As a counterpoint to the above consider whether its sensible to rely on a MaxDiff output alone. As mentioned, rating scale data is a good sense check to see if you are on the right path, MaxDiff won’t tell you if all your ideas are great / terrible only which ones are more or less so.

  • Ensure your inputs are comparable

This is an art not a science but try to ensure that your inputs are clear concise and comparable. Make sure you provide equal levels of detail about each feature you test and try to use a similar format e.g., name of feature | who it’s for | to be used in what situation | what the benefit is

  • Be clear up front and as things go

MaxDiff exercises can be long, so make sure to prime your research participants before the exercise begins. Explain how the question type begins and warn them they will see lots of similar questions (otherwise they may think the survey is broken). Also, from a UX perspective it is great to have a progress bar within surveys generally but especially so within a MaxDiff exercise to show a defined endpoint to avoid confusion and frustration.

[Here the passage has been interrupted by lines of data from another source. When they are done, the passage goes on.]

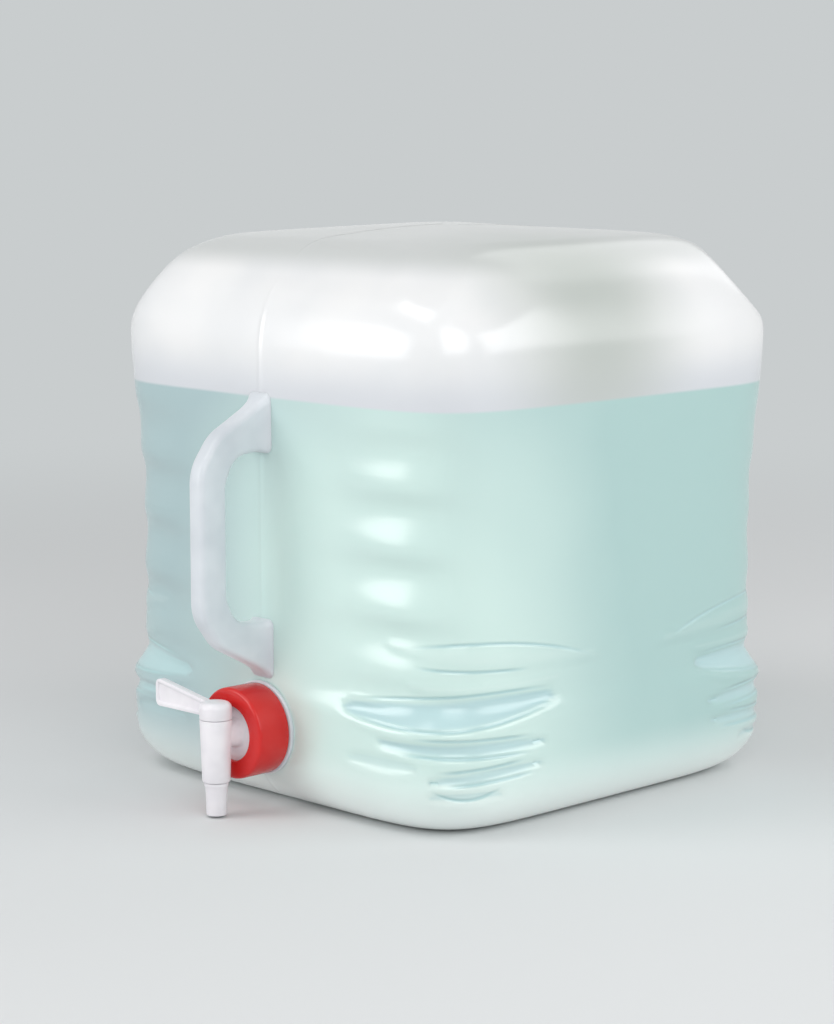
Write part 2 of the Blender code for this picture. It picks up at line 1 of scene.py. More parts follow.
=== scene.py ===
"""Collapsible water carrier, dressed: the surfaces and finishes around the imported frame.

The carrier is one blow moulding of milky polyethylene, a soft cube with a solid handle and a
threaded neck, and a quarter-turn tap that a red screw ring holds on the neck. Sizes are in
metres and in the frame's own coordinates: +Z up, and the tap looks along -Y.
"""

import json
import logging
import math
from collections.abc import Callable, Iterator, Sequence
from contextlib import contextmanager
from dataclasses import dataclass
from enum import Enum
from typing import Any

import bmesh
import bpy
import numpy as np
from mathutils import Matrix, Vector


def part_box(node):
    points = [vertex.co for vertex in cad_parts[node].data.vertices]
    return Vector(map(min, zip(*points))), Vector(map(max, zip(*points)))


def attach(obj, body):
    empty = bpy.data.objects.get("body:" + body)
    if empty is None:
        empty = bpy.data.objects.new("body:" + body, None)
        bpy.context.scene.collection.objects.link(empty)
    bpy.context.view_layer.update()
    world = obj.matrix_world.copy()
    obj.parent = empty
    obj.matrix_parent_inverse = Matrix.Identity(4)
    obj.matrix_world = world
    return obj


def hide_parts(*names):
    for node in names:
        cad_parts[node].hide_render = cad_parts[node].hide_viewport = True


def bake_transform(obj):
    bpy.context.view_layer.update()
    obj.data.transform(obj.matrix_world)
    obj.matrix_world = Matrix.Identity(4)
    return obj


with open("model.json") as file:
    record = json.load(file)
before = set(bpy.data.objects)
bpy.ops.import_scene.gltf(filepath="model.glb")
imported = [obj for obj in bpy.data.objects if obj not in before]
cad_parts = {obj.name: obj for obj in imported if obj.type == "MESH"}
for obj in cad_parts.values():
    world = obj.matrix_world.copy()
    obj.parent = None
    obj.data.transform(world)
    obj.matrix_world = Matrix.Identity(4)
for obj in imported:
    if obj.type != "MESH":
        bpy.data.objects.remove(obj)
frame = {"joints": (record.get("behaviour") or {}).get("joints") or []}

MM = 0.001
FULL_TURN = math.tau
QUARTER_TURN = math.pi / 2
HALF_ROOT = math.sqrt(0.5)
# Points closer than this are one point
WELD = 0.01 * MM
# Too small to see: they keep a division from having nothing to divide by
TINY = 1e-9
SLIGHT = 1e-6
# A rounded corner has so many steps, and one more for each such length of its radius
ARC_STEPS = 3
ARC_STEP = 1.5 * MM
# The skin's own record of how deep each fold is pressed in, in units of three millimetres
FOLD_DEPTH = "fold_depth"
FOLD_UNIT = 3 * MM

log = logging.getLogger("water_carrier")
Object = bpy.types.Object
Material = bpy.types.Material
Span = tuple[float, float]
Point = tuple[float, float, float]


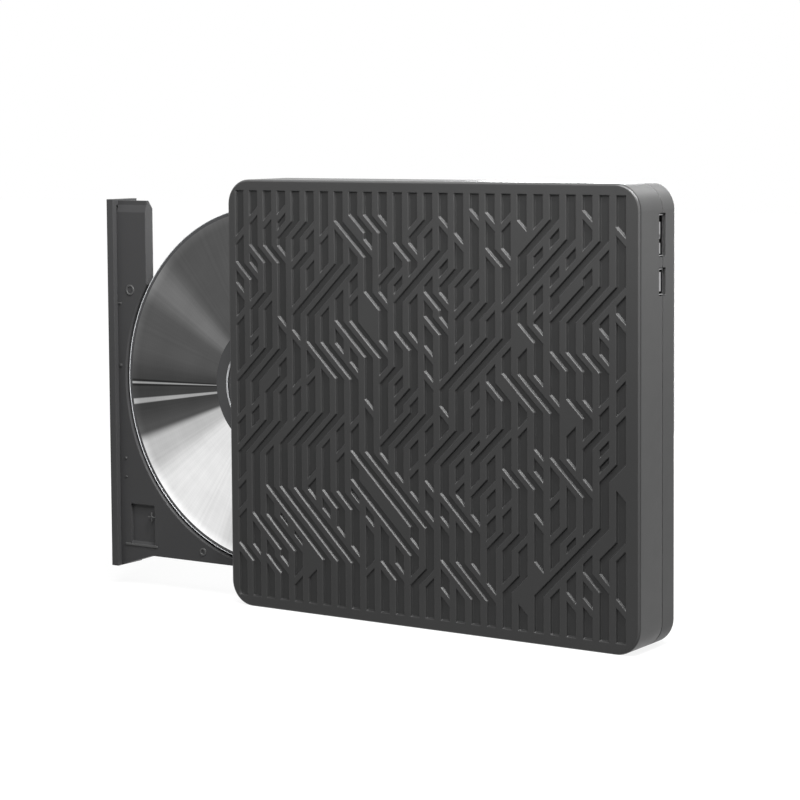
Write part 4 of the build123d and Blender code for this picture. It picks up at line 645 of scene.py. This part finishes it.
# %% Paint the CAD nodes
PORT_MOUTH_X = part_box("usb_port_shell")[1][0]
BOARD_GREEN = (0.012, 0.075, 0.035, 1)
FILM_AMBER = (0.42, 0.22, 0.06, 1)
COPPER = (0.55, 0.20, 0.08, 1)
FINISHES = {
    # In the relief, the floors grey is painted shade in the grooves and the edge colour a painted
    # highlight; every plastic's edges and fillet get such a painted highlight.
    "relief_plastic": moulded_plastic(
        "relief_plastic", grey(0.0245), 0.36, edge=0.6, width=0.0004, gloss=0.26,
        highlight_colour=grey(0.06), floors=grey(0.013), sides=grey(0.046), fillet=0.8,
    ),
    "case_plastic": moulded_plastic(
        "case_plastic", grey(0.058), 0.38, edge=0.22, sides=grey(0.058), fillet=0.3,
    ),
    "foot_rubber": moulded_plastic("foot_rubber", grey(0.018), 0.85, 3000.0, 0.00004, gloss=0.25),
    "screw_steel": worked_metal("screw_steel", grey(0.35, 0.02), 0.35),
    "foam": moulded_plastic("foam", grey(0.03), 0.95, 2200.0, 0.0003, 0.9, edge=0.0, gloss=0.1),
    "board_green": moulded_plastic("board_green", BOARD_GREEN, 0.28, 1800.0, edge=0.3),
    "chip_black": moulded_plastic("chip_black", grey(0.015), 0.6, 6000.0),
    "port_steel": worked_metal("port_steel", grey(0.38, 0.01), 0.38, mouth=PORT_MOUTH_X),
    # Painted shade: the port's plastic is darker than the other black plastics, for the shade deep in the
    # port.
    "port_plastic": moulded_plastic("port_plastic", grey(0.005), 0.5, edge=0.1, gloss=0.05),
    "sheet_steel": worked_metal("sheet_steel", grey(0.50, 0.01), 0.32),
    "cable_film": moulded_plastic("cable_film", FILM_AMBER, 0.25, 900.0, edge=0.2),
    "rail_steel": worked_metal("rail_steel", grey(0.55, 0.01), 0.25),
    "guide_plastic": moulded_plastic("guide_plastic", grey(0.015), 0.4),
    "tray_plastic": moulded_plastic("tray_plastic", grey(0.042, 0.02), 0.45, edge=0.2),
    "bezel_plastic": moulded_plastic("bezel_plastic", grey(0.045, 0.02), 0.36, 7000.0, 0.00001, edge=0.15),
    "clear_window": clear_plastic("clear_window", (0.85, 0.92, 0.88, 1.0), 0.12),
    "damper_rubber": moulded_plastic("damper_rubber", grey(0.012), 0.8, gloss=0.25),
    "chassis_plastic": moulded_plastic("chassis_plastic", grey(0.02), 0.55),
    "motor_steel": worked_metal("motor_steel", grey(0.45, 0.01), 0.3, (500.0, 40.0, 500.0)),
    "coil_copper": worked_metal("coil_copper", COPPER, 0.3, (60.0, 4000.0, 4000.0)),
    "hub_plastic": moulded_plastic("hub_plastic", grey(0.02), 0.35),
    "pad_rubber": moulded_plastic("pad_rubber", grey(0.02), 0.8, gloss=0.25),
    # disc_clear is painted dark as shade seen through the disc, and disc_bead pale as a painted highlight.
    "disc_clear": clear_plastic("disc_clear", (0.035, 0.036, 0.038, 1.0), 0.05, 0.12),
    "disc_bead": clear_plastic("disc_bead", (0.75, 0.76, 0.78, 1.0), 0.15, 0.2),
    "disc_bright": disc_layer("disc_bright"),
    "sled_plastic": moulded_plastic("sled_plastic", grey(0.02), 0.5),
    "lens_glass": clear_plastic("lens_glass", (0.55, 0.65, 0.9, 1.0)),
    "shaft_steel": worked_metal("shaft_steel", grey(0.7, 0.01), 0.15),
}
slot_of = {row["node"]: row["material_slot"] for row in frame["record"]["subparts"]}


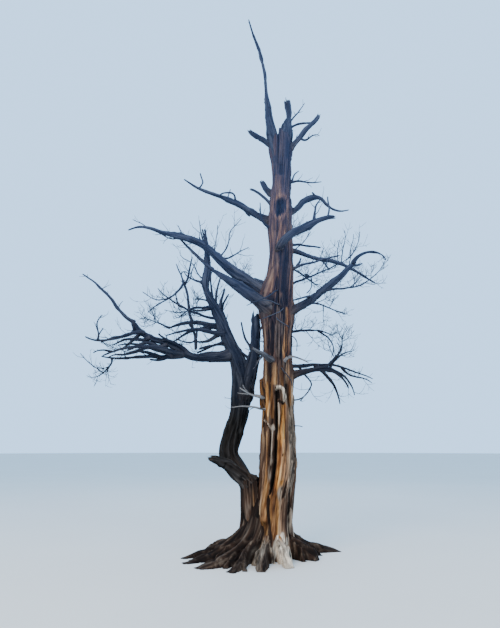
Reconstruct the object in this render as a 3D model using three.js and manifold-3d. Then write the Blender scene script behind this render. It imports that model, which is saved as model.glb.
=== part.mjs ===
// A dead mountain conifer, standing: a bare weathered trunk with a broken fork and a long dead leader,
// a crooked second stem on its left side, gnarled boughs, and thin masses of dead twigs.
// Millimetres, +Z up. The origin is on the flat cut at ground level, and the tree is seen from -Y.
import * as THREE from "three";
import { mergeVertices } from "three/addons/utils/BufferGeometryUtils.js";
import Module from "manifold-3d";

// Driving dimensions of the trunk. Lists are read at equal steps from the ground to the fork.
const FORK_HEIGHT = 7200;
const TRUNK_RADIUS = [275, 262, 280, 290, 272, 256, 240, 228, 230, 236, 214, 203, 188, 176, 160, 168, 205];
const TRUNK_X = [115, 130, 168, 220, 226, 230, 234, 230, 232, 245, 288, 306, 308, 314, 332, 342, 338];
const TRUNK_TWIST = 70; // degrees that the grain turns on its way up
const LOBES = 5; // long swellings down the trunk
const LOBE_DEPTH = 0.06;
const BROKEN_TOP = { rise: 90, hollow: 160, teeth: 3 };

// The open split down the front of the trunk, where the heart has rotted out.
const SPLIT = { bearing: 266, low: 900, high: 2900, width: 11, depth: 95 };

// The flank is the foot of the second stem, grown together with the trunk.
const FLANK = {
  start: [-215, 60, -60],
  length: 1220,
  climb: [90, 90],
  bearing: [180, 180],
  girth: [200, 165, 160, 175],
};

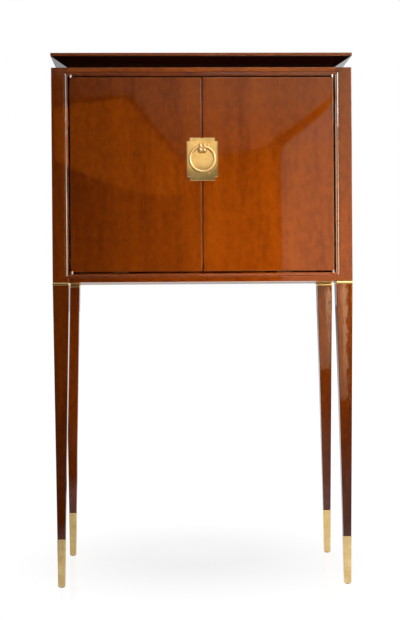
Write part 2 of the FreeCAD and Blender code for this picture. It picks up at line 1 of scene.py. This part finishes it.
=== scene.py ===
"""Looks of the bar cabinet: finishes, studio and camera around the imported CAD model.

Metres, in the CAD frame: +Z is up, the doors face -Y and the origin is on the floor. No CAD
piece is moved, changed or replaced: each one gets a finish in its material slots.
"""
import bpy
import json
import math
from mathutils import Matrix, Vector

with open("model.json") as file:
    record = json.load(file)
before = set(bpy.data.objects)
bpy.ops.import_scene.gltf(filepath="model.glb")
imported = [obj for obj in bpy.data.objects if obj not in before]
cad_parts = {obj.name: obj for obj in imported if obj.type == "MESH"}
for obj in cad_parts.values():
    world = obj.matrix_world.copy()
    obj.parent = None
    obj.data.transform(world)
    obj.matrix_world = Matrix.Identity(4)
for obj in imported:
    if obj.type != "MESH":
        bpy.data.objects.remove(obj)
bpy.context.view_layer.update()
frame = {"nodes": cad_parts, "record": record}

# ---------------------------------------------------------------- camera, fitted to the photograph
image_height_px = 620
focal_px = 1224.9
sensor_height_mm = 24.0
camera_place = Vector((-0.1206, -3.9805, 0.8682))
camera_yaw = math.radians(1.695)       # turned to the right
camera_pitch = math.radians(-0.380)    # tipped down
camera_roll = math.radians(-0.409)     # turned to the right about the line of sight

# ---------------------------------------------------------------- colours, linear RGB
white = (1, 1, 1)
glass_tint = (0.90, 0.96, 0.93)
floor_colour = (0.86, 0.86, 0.86)

# woods: deep figure, warm figure and pores
red_pore = (0.130, 0.017, 0.0005)
case_wood = ((0.180, 0.0255, 0.0006), (0.385, 0.0680, 0.0009), red_pore)
leg_wood = ((0.140, 0.0200, 0.0005), (0.300, 0.0530, 0.0007), red_pore)
# the top rail: the case wood painted about half again lighter, painted light where the cornice
# shades it
rail_wood_painted_lighter = ((0.270, 0.042, 0.0008), (0.560, 0.112, 0.0012), red_pore)
inside_wood = ((0.300, 0.120, 0.040), (0.500, 0.240, 0.095), (0.160, 0.060, 0.020))
# near black for the undersides: painted shade, the case's own wood shown as dark as it reads in
# shade
underside_painted_shade = ((0.0045, 0.0008, 0.0008), (0.0170, 0.0019, 0.0016), (0.0045, 0.0008, 0.0008))

# metals: bright and tarnished
brass = ((0.900, 0.680, 0.320), (0.740, 0.500, 0.190))
ring_brass = ((0.880, 0.660, 0.340), (0.720, 0.490, 0.210))
pale_brass = ((0.820, 0.760, 0.680), (0.620, 0.560, 0.480))
steel = ((0.62, 0.62, 0.63), (0.42, 0.42, 0.44))

# plastics: light and dark
glide_black = ((0.05, 0.045, 0.04), (0.025, 0.022, 0.02))
catch_brown = ((0.10, 0.06, 0.04), (0.05, 0.03, 0.02))

# ---------------------------------------------------------------- surfaces
noise_span = (0.3, 0.7)        # most of a noise lies between these
along_x, along_y, along_z = 0, 1, 2

# wood: each noise by its scale across and along the grain, detail and roughness
band_noise = (15.0, 1.6, 3, 0.6)
mottle_noise = (60.0, 38.0, 3, 0.6)
fleck_noise = (190.0, 34.0, 2, 0.5)
pore_noise = (900.0, 60.0, 3, 0.65)
figure_span = (0.36, 0.64)     # mottle and flecks turn from deep to warm between these
mottle_share = 0.32
fleck_share = 0.08
pore_span = (0.54, 0.74)
pore_share = 0.35
pore_depth = 0.00004
pore_bump = 0.35
pore_roughness = 0.12          # how much rougher the pores are
case_roughness = 0.35
inside_roughness = 0.4

# lacquer
inside_coat = 0.35
lacquer_roughness = 0.025
lacquer_ior = 1.5
upright_bead_ior = 2.8         # the thin beads glint more than flat lacquer
level_bead_ior = 1.6
ripple_noise = ((55.0, 55.0, 55.0), 1)
ripple_depth = 0.00003
leg_ripple_depth = 0.00008
bead_ripple_depth = 0.00001
ripple_bump = 0.5
arris = 0.0022                 # how far it rounds an edge of the wood to the eye
bead_arris = 0.0004

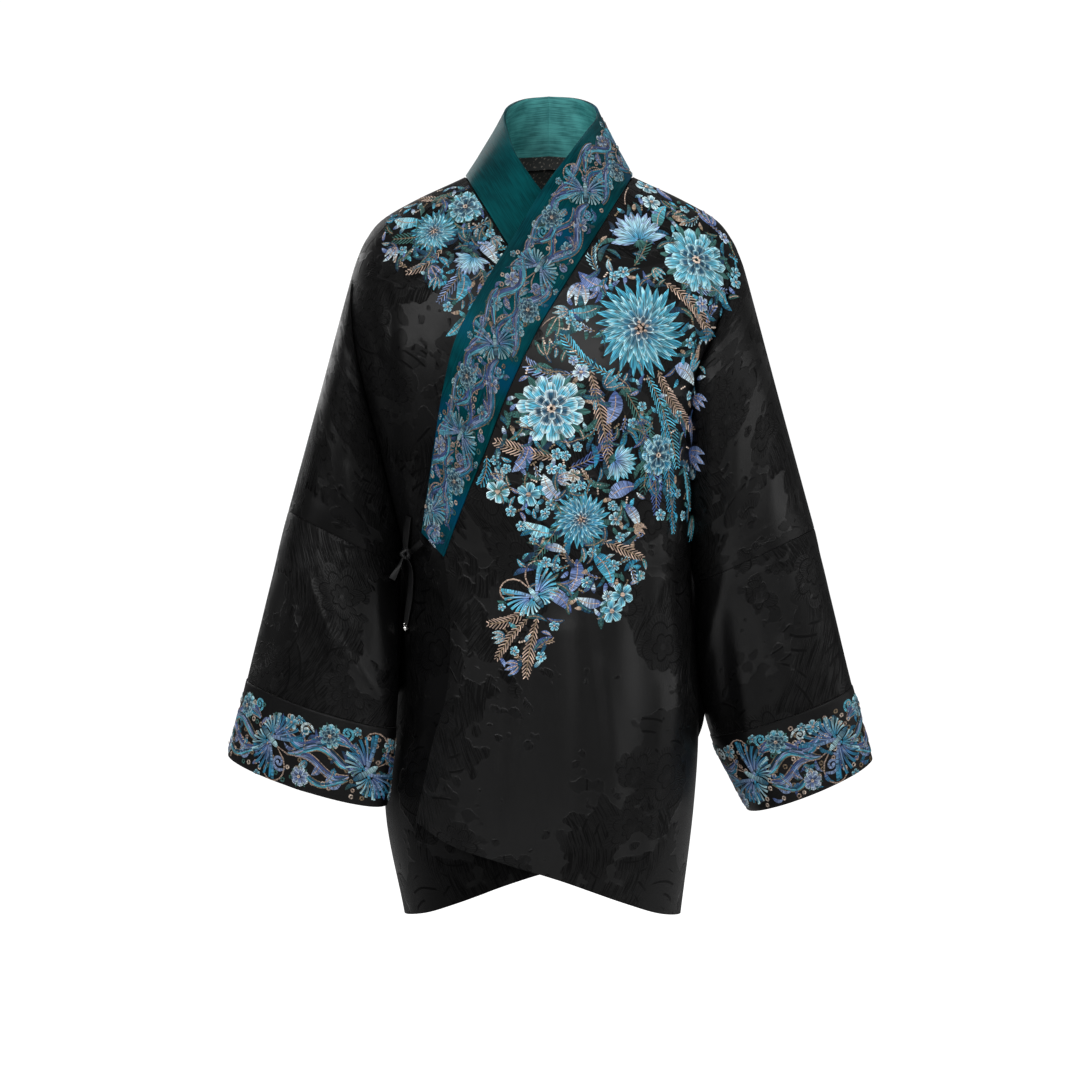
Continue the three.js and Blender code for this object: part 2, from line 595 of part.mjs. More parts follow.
function addTie() {
  const { anchor, knot, knotSize, longEnd, shortEnd, ribbonWidth, standOff, beadRadius } = TIE;
  const facing = wayOut("under", knot.x, knot.z);
  const centre = offCloth(knot.x, knot.z, standOff + knotSize.y - 2);
  const beyond = (x, y, z) => centre.clone().add(new THREE.Vector3(x, y, z));
  const ribbon = (name, stops, steps, width) =>
    add(name, clothWall([ribbonGrid(stops, steps, width, facing)], RIBBON_WALL, true), RIBBON_SILK);
  const above = beyond(0, 0, knotSize.z + 3 * SEAM_GAP);
  ribbon("tie_ribbon_front", [offCloth(anchor.x, anchor.z, 2), above], 4, ribbonWidth);
  const last = OUTER_COLLAR.at(-1);
  const corner = offCloth(last.edgeX + 3, last.edgeZ - 9, 3.5, "outer");
  ribbon("tie_ribbon_collar", [corner, beyond(knotSize.x + 1.2, -2.4, 1.6)], 3, 0.7 * ribbonWidth);
  const hanging = [beyond(0, 0, -knotSize.z - SEAM_GAP), offCloth(-141, -425, standOff)];
  const tip = offCloth(longEnd.x, longEnd.z, standOff);
  ribbon("tie_end_long", [...hanging, tip], 7, 0.8 * ribbonWidth);
  const shortTip = beyond(shortEnd.x - knot.x, 0, shortEnd.z - knot.z);
  const beside = beyond(-knotSize.x + 1, 0, -4.6);
  ribbon("tie_end_short", [beside, shortTip], 4, 0.6 * ribbonWidth);
  const ball = mergeVertices(bare(new THREE.SphereGeometry(1, 12, 8)), 1e-3);
  const knotMesh = add("tie_knot", ball, RIBBON_SILK);
  knotMesh.position.copy(centre);
  knotMesh.scale.set(knotSize.x, knotSize.y, knotSize.z);
  const round = new THREE.SphereGeometry(beadRadius, 12, 8);
  const bead = add("tie_bead", mergeVertices(bare(round), 1e-3), SILVER);
  bead.position.copy(tip).add(new THREE.Vector3(0, 0, -beadRadius - SEAM_GAP - 0.2));
}

// A shape with its positions alone, so that vertices in one place can merge.
function bare(geometry) {
  return geometry.deleteAttribute("normal").deleteAttribute("uv");
}

addFronts();
addBack();
addSleeves();
addCollar();
addTie();

export default jacket;
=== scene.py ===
# %% [markdown]
# # A crossed-collar silk jacket, worn and hollow
# The jacket is shown as its wearer fills it, with nobody inside: two fronts that cross over, a back, wide
# sleeves with embroidered cuffs, a tall collar band and a ribbon tie. This lesson builds each cut piece as
# a sheet of cloth with a real wall, gives it a damask or satin finish, and then sews the embroidery on it.

# %% Frame, units and modules
import math
import random

import bpy
import numpy as np
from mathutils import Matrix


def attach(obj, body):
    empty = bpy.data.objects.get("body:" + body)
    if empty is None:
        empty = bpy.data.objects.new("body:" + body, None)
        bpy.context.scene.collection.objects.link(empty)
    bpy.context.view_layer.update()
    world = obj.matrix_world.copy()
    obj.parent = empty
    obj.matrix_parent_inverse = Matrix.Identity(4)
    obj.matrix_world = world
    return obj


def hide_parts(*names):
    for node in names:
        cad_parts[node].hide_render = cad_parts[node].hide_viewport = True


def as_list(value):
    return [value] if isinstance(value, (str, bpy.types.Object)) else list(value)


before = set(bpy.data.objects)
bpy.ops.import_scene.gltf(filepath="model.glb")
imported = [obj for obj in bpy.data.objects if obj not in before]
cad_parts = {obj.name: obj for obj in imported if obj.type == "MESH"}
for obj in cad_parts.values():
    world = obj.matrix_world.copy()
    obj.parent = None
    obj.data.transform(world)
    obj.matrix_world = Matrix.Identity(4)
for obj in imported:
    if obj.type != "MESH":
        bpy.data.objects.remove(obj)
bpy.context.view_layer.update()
MM = 0.001
print("solids to dress:", len(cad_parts))

# %% [markdown]
# ## The form that the cloth takes
# A maker reads a worn jacket in sections. At each height the body is a rounded oval, and above the underarm
# it opens into the sleeves. So the form is kept as a few tables by height, with smooth curves through them,
# and every piece of cloth and every stitch asks the same form where it lies. All values are millimetres:
# x to the wearer's left, y to the back and z up.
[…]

  •  Finally, make sure you MaxDiff exercise can be answered

Lots of survey platforms have not got their heads around how to use advanced question types or what makes a good UX. We won’t name and shame anyone, but ensure as per the example above all the information can be compared at a glance with a minimum of scrolling or hunting around for radio buttons. Colour coding, icons and contextual shading of responses which can no longer be selected are all also best practice.

We hope this has been of use, our next piece on the subject will focus more on analysis and getting beyond a one-dimensional output as there is lots more you can do with the MaxDiff data to help support prioritisation decisions.